South Africa has consistently supported the Court but has also called for a two track process in situations such as Darfur which would allow both for a judicial and accountability track as well as a political track to deal with the broader issues and eventually with sustainable and long term peace. It is in this context that it has called for an article 16 deferral with respect to the situation in Darfur. It also aims to respect regional efforts to resolve conflict.
The handling of relations with Sudanese President Bashir shows how tricky South Africa’s balancing act can be at times. While President Bashir was invited to the inauguration of president Zuma in 2009, he was also reportedly advised through diplomatic back channels not to attend and later advised that an arrest warrant had in fact been issued and would be served should he arrive on South African soil.
This solution would allow SA to stand by its obligations, note the independence of its own judiciary as well as maintain diplomatic relations with a head of state in a situation where it may have much leverage to mediate and assist to resolve the conflict.
Similarly, while not supporting the objections of the African Union that the court was ‘targeting Africans’, South Africa has pushed for the Security Council to acknowledge the request from the AU for a deferral of the arrest warrant for Bashir.
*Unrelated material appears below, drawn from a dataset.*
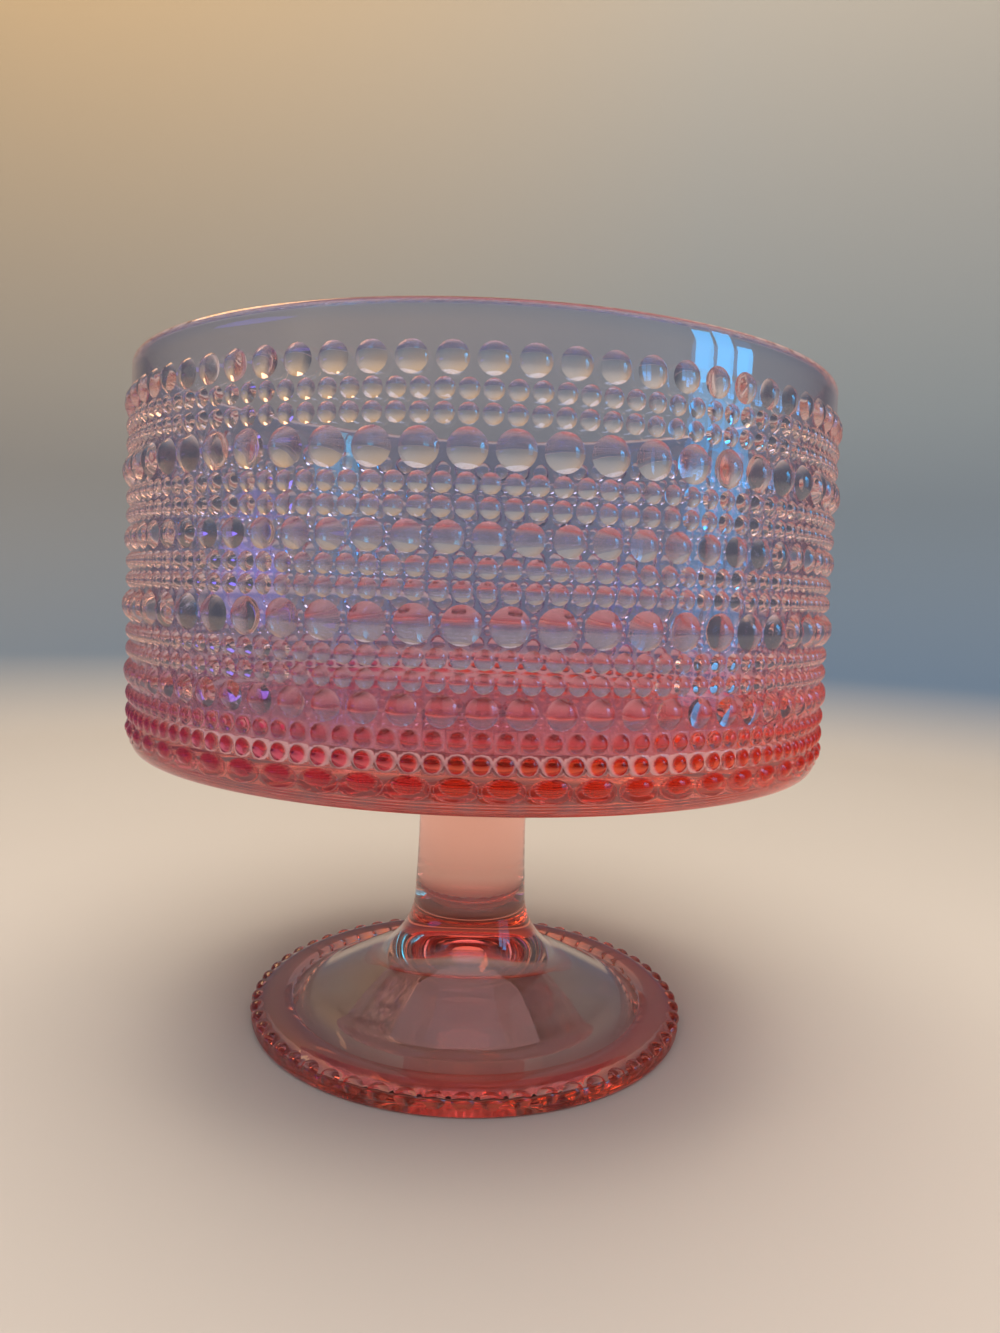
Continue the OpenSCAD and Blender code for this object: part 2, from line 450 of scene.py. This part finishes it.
# %% [markdown]
# ## The border of the foot
# In section the border is half an oval, flat on its inner side and full on its outer one. The
# dewdrops take the part of the outer side between two angles, in degrees up from level, and
# each lies square to the oval.

# %% Wrapping a cell on the border
border_t = mm(6.4)
crest_r, lip_z = (groove_r + foot_r) / 2, border_t / 5
border_rx, border_rz = foot_r - crest_r, border_t - lip_z
bead_low, bead_top = 3, 68


def round_border(turn, height):
    """Where a point of a flat cell goes, when the cell is wrapped on the border's outer side."""
    low, high = math.radians(bead_low), math.radians(bead_top)

    def place(p):
        a, t = p.x / foot_r + turn, (low + high) / 2 + (high - low) * p.y / height
        out = Vector((border_rz * math.cos(t), border_rx * math.sin(t))).normalized() * p.z
        r, z = crest_r + border_rx * math.cos(t) + out.x, lip_z + border_rz * math.sin(t) + out.y
        return Vector((r * math.cos(a), r * math.sin(a), z))
    return place


# %% [markdown]
# ## The pedestal's section
# The stem has a slight waist, where the hot glass drew in as it cooled, so it is drawn by a
# few points down its length, each a radius and a height in millimetres. Its top reaches a
# hair into the drum, as the two are fused. The first line ends where the row of dewdrops
# starts, and the second goes on below them.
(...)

It is perhaps too soon to assess the record of a country that is still negotiating an expanding role on the international stage. What we know is that the key elements of the foreign policy laid down by former President Mandela in 1993 remain in place – an advancing of an African agenda, of peacemaking, of negotiated solutions and the upholding of human rights as a critical component of South Africa’s foreign policy goals. While there are contradictions and inconsistencies in South Africa’s foreign policy, it is possible to see an overarching desire to challenge established power in pursuit of a more democratic international order. This could be argued to be a rights agenda in itself.